The Court granted a perpetual injunction restraining the respondents from preventing the appellants from taking possession and occupying their respective properties in Kerr Mot Hali village.
The Court declared that the appellants are entitled to assemble and gather in order to practise their religion and to manifest such practice in the village of Kerr Mot Hali. The Court restrained the respondents and granted perpetual injunction restraining them from preventing the appellants from practicing their religion in the village.
The Court on a final order declared that the appellants are not to be discriminated by the respondents on account of their religion, culture and tradition and particularly in the practice of their religion and the manifestation of such practice in the village of Kerr Mot Hali.

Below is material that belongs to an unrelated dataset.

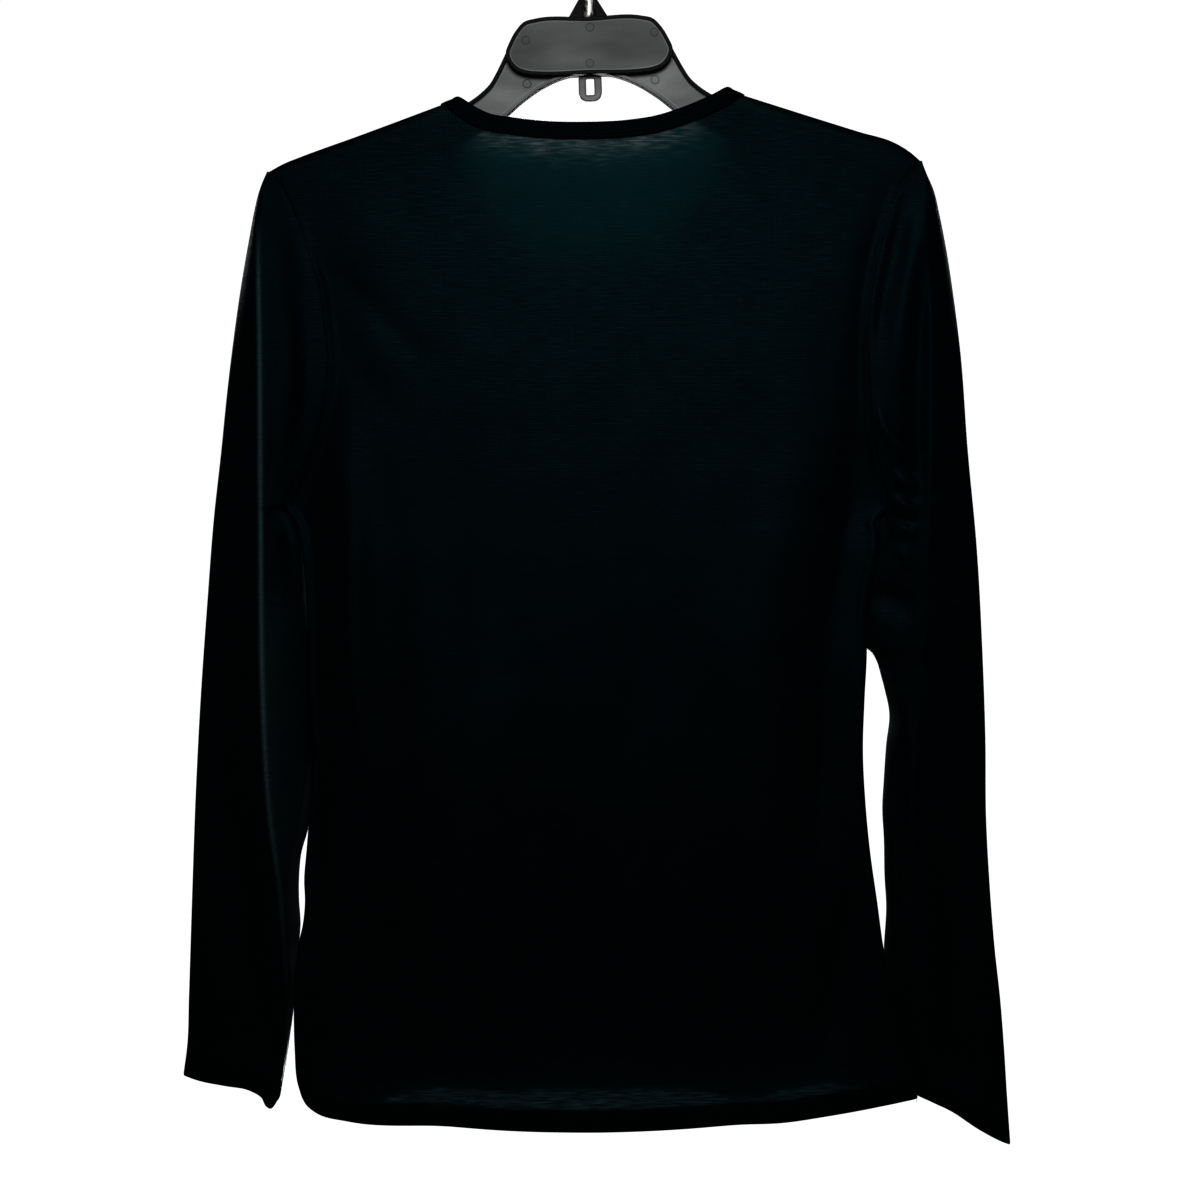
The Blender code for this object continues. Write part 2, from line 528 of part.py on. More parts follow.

Ousman Kah told Foroyaa that he was arrested along with Musa Nget, a 50-year-old man and Abdoulie Nget. Ousman Kah 39 year old told Foroyaa that the PIU officers forced them to run from Kerr Mot Hali to Njau Police Station, a distance of three kilometres.
“We were not arrested at our holy place of worship. Instead the Police arrested us while we were on our way home. They told us that a ban has been imposed on us from performing prayers at our holy shrine. This according to them is an order from the top command of the Police force,” Kah explained; that after this, the Police officers harassed them using verbal foul language labeling them as criminals. He said the officers were armed; that the Police detained them for a night at the Njau Police Station and released them on bail the following Wednesday 26th June 2019.
“The Police at Njau Station told us that no one is allowed to go to the holy shrine. This, we feel, is against our fundamental Constitutional right to exercise our faith,” Kah said.
Those arrested the previous week before Tuesday 25th, were Salieu Wilaan, Sering Modou Secka, Binta Secka and Amie Secka.
According to sources, these people were arrested and warned by the police not to go to their place of worship.